Although at first this may seem to be a bipartite matching problem or problem related to strongly connected component. But I am not sure whether this particular problem can be solved using any of those techniques. Here we have two things to observe.

1 ⇒ Ordering for each weakly connected component is independent. So, we can add up the results for each weakly connected component as we can arrange them in any order, because they don't have any node in common.

2 ⇒ The minimum length will be the length of eulerian circuit for each component. We can break the circuit at suitable places to make it a chain. Considering [1], we can break the chain anywhere we want. Because other components have nothing to do with it.

So, for each weakly connected component, it boils down to finding minimum number of edges need to be added to make the component an euler circuit. For each component G_i, we can find the minimum number of additional edges by the following formula (Note, the formula will also handle the components which are already an euler circuit).

Number of additional edges = ∑max( cnt(G_i) / 2, 1 ) for all i

Note: if you already have an euler circuit, i.e. cnt(G_i) = 0, then you still need 1 additional term in the sequence. The simplest example is two edges, 1-2 and 2-1. You will need either 1-2-1, or 2-1-2 sequence.

And to find the value of cnt() for a component G_i, we just add the absolute difference of in and out degree count for each node in that component.

cnt(G_i) = ∑|d⁺(u) - d^-(u)| for each u ∈ G_i
Here, d⁺(u) ⇒ indegree count for u, and d^-(u) ⇒ outdegree count for u.

So, the overall solution outline is something like this, first use disjoint set data structure, or commonly known as union-find to mark the components. You can also use simple DFS / BFS as well. Ofcourse we are ignoring direction in this stage as we want to generate weakly connected components. Then for each node, calculate total indegree and outdegree counts. Now for each component, use the above formula to find additional edges x_add, thus the final answer is N + x_add, here x is the given number of edges.

Friday, December 21, 2012

USACO 3.3 fence

Section 3.3: Riding the Fences

This is just another simple Euler path problem. Given a undirected unweighted graph, which contains multiple edges, you have to find the lexicographically smallest Euler path.

I don't know what the problem setter was thinking, but he made a big mistake. Problem statement says "Your program must output the path of intersections that, if interpreted as a base 500 number, would have the smallest magnitude." where nodes are numbered from 1 to 500. Clearly, 500 is not a base 500 digit. I made several wrong submissions for trying to do some foolish tricks to get this done, then I just did a lexicographic ordering, and it passed. Pretty funny!

Problem statement ensures that there is no input for which Euler path does not exist. This makes the solution easier, just check if all the degrees are even, if so, start from the smallest numbered node, otherwise start from smaller numbered odd degree node.

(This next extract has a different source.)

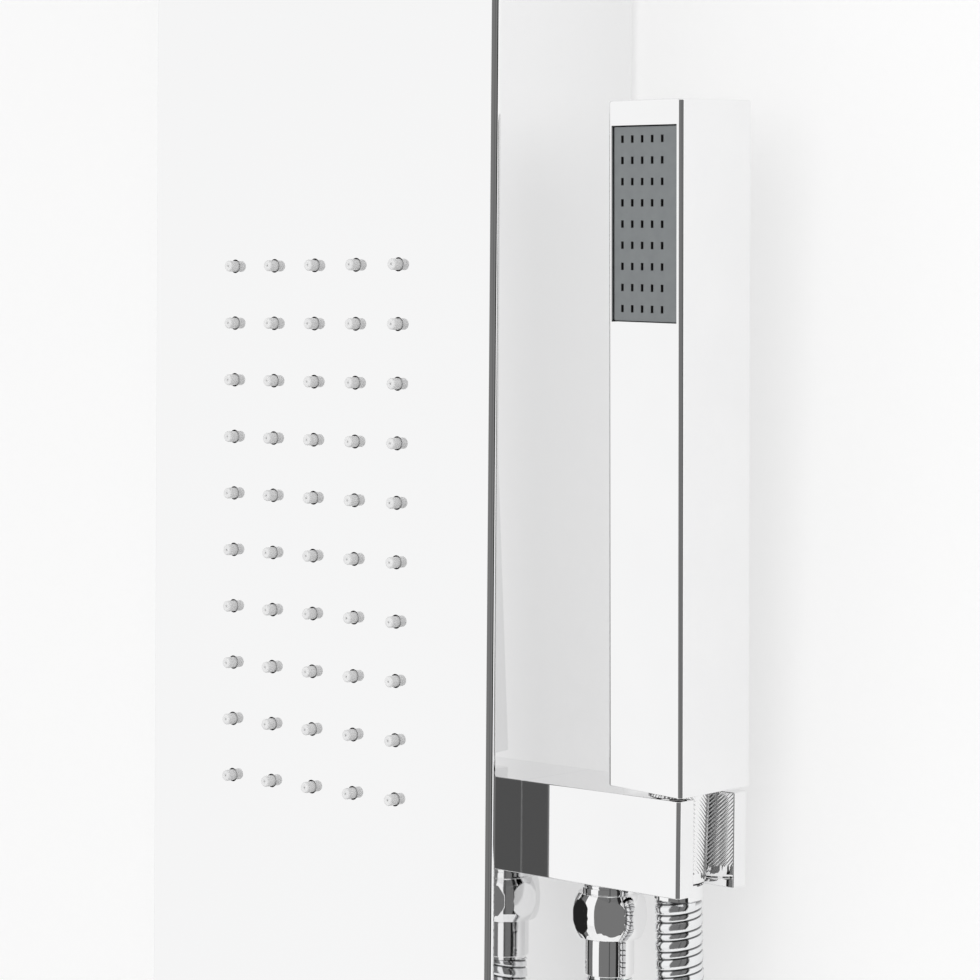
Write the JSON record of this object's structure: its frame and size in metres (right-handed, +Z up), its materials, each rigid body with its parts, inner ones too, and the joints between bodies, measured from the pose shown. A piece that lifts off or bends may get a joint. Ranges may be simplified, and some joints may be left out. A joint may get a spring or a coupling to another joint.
{
  "type": "shower panel column",
  "caption": "Wall-hung shower column of folded mirror steel with a grid of body jets, overhead rain head, two knobs and a square hand shower held in a slotted outlet arm.",
  "frame": {"origin": "middle of the upper wall bracket's two screw holes, on the wall's plane", "axes": "+Z up, +Y into the wall, +X to the right as seen from the room; the hand shower is on the +X side"},
  "size_m": [0.3566, 0.46, 1.3],
  "materials": {
    "polished_steel": "mirror polished stainless sheet",
    "chrome": "bright chrome plate",
    "zinc_steel": "plain rolled steel",
    "brass": "turned and cast brass",
    "silicone": "soft silicone, satin",
    "black_rubber": "moulded rubber",
    "white_plastic": "moulded plastic",
    "grey_plastic": "satin grey with a fine grain",
    "button_plastic": "gloss moulding",
    "braided_hose": "braided inner hose"
  },
  "bodies": {
    "root": {"arm_back_nut": "brass", "arm_gasket": "black_rubber", "arm_supply_elbow": "brass", "bottom_cap": "polished_steel", "chamber_clamp_bars": "zinc_steel", "clamp_studs_and_nuts": "zinc_steel", "cold_inlet_union": "brass", "column_shell": "polished_steel", "diverter_body": "brass", "diverter_cartridge": "white_plastic", "diverter_ring_nut": "brass", "diverter_rose": "chrome", "hand_supply_hose": "braided_hose", "hose_clips": "white_plastic", "hose_swivel_nut": "chrome", "hot_inlet_union": "brass", "jet_nozzle_mat": "silicone", "jet_supply_hose": "braided_hose", "jet_water_chamber": "white_plastic", "lower_hanger_rail": "zinc_steel", "lower_hose_ferrule": "chrome", "lower_hose_washer": "black_rubber", "lower_wall_bracket": "zinc_steel", "outlet_arm": "chrome", "outlet_nipple": "brass", "rain_face_plate": "polished_steel", "rain_head_shell": "polished_steel", "rain_inlet_elbow": "brass", "rain_nozzle_mat": "silicone", "rain_supply_hose": "braided_hose", "rain_water_chamber": "white_plastic", "shower_hose": "chrome", "thermostat_body": "brass", "thermostat_cartridge": "white_plastic", "thermostat_ring_nut": "brass", "thermostat_rose": "chrome", "upper_hanger_rail": "zinc_steel", "upper_wall_bracket": "zinc_steel", "valve_link_pipe": "brass"},
    "temperature_knob": {"temperature_knob": "chrome", "temperature_spindle": "brass", "temperature_knob_screw": "zinc_steel"},
    "safety_button": {"safety_stop_button": "button_plastic"},
    "diverter_knob": {"diverter_knob": "chrome", "diverter_spindle": "brass", "diverter_knob_screw": "zinc_steel"},
    "hose_end": {"upper_hose_ferrule": "chrome"},
    "hand_shower": {"hand_shower_body": "chrome", "hand_spray_plate": "grey_plastic", "hand_water_chamber": "white_plastic", "hand_nozzle_mat": "black_rubber", "hand_thread_insert": "brass", "hose_cone_nut": "chrome", "upper_hose_washer": "black_rubber"}
  },
  "joints": [
    {"name": "temperature_turn", "type": "hinge", "parent": "root", "child": "temperature_knob", "pos_m": [0, -0.09, -0.62], "axis": [0, -1, 0], "range_deg": [-150, 60]},
    {"name": "safety_press", "type": "slide", "parent": "temperature_knob", "child": "safety_button", "axis": [0, 0, -1], "range_m": [0, 0.0015], "stiffness_N_per_m": 600},
    {"name": "diverter_turn", "type": "hinge", "parent": "root", "child": "diverter_knob", "pos_m": [0, -0.09, -0.45], "axis": [0, -1, 0], "range_deg": [-90, 180]},
    {"name": "hose_lift", "type": "slide", "parent": "root", "child": "hose_end", "axis": [0.0209, -0.0397, 0.999], "range_m": [0, 0.06]},
    {"name": "hand_swivel", "type": "hinge", "parent": "hose_end", "child": "hand_shower", "pos_m": [0.122, -0.0348, -0.2717], "axis": [0.0209, -0.0397, 0.999], "continuous": true}
  ]
}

algorithm for finding euler path:
graph[u][v] contains number of edges between u and v

find( node u ):
    for each adjacent v of u in lexicographical order:
        while( graph[u][v] > 0 ):
            graph[u][v]--;
            graph[v][u]--;
            find(v);
    stack.push(u);

Now the stack contains the euler path in reverse order, so just keep popping!

Friday, June 4, 2010

Euler Tour

A famous drawing problem for kids, "You are given a picture, can you draw it without lifting up your pen?"... Well, in graph theory, we can determine this by checking the Euler Tour in the graph.

Actually this is about Euler Circuits and Eluer Paths. We know the conditions for an undirected graph, and we can extend it for directed graphs as well.

Undirected Graph

An undirected graph will have Eulerian tour ( either path or circuit ) if the following conditions hold:

The graph is connected.
Each node has even degree, or exactly two nodes have an odd degree.

Directed Graph

A directed graph will have Eulerian tour ( either path or circuit ) if the following conditions hold:

The undirected representation of the graph is connected.
The difference between indegree and outdegree of each node is at most 1.
Each node has equal indegree and outdegree, or, there is exactly two nodes which has different indegree and outdegree, and exactly one of them has indegree - outdegree = 1 and the other has outdegree - indegree = 1.

So, we can do this easily with the help of a bfs subroutine.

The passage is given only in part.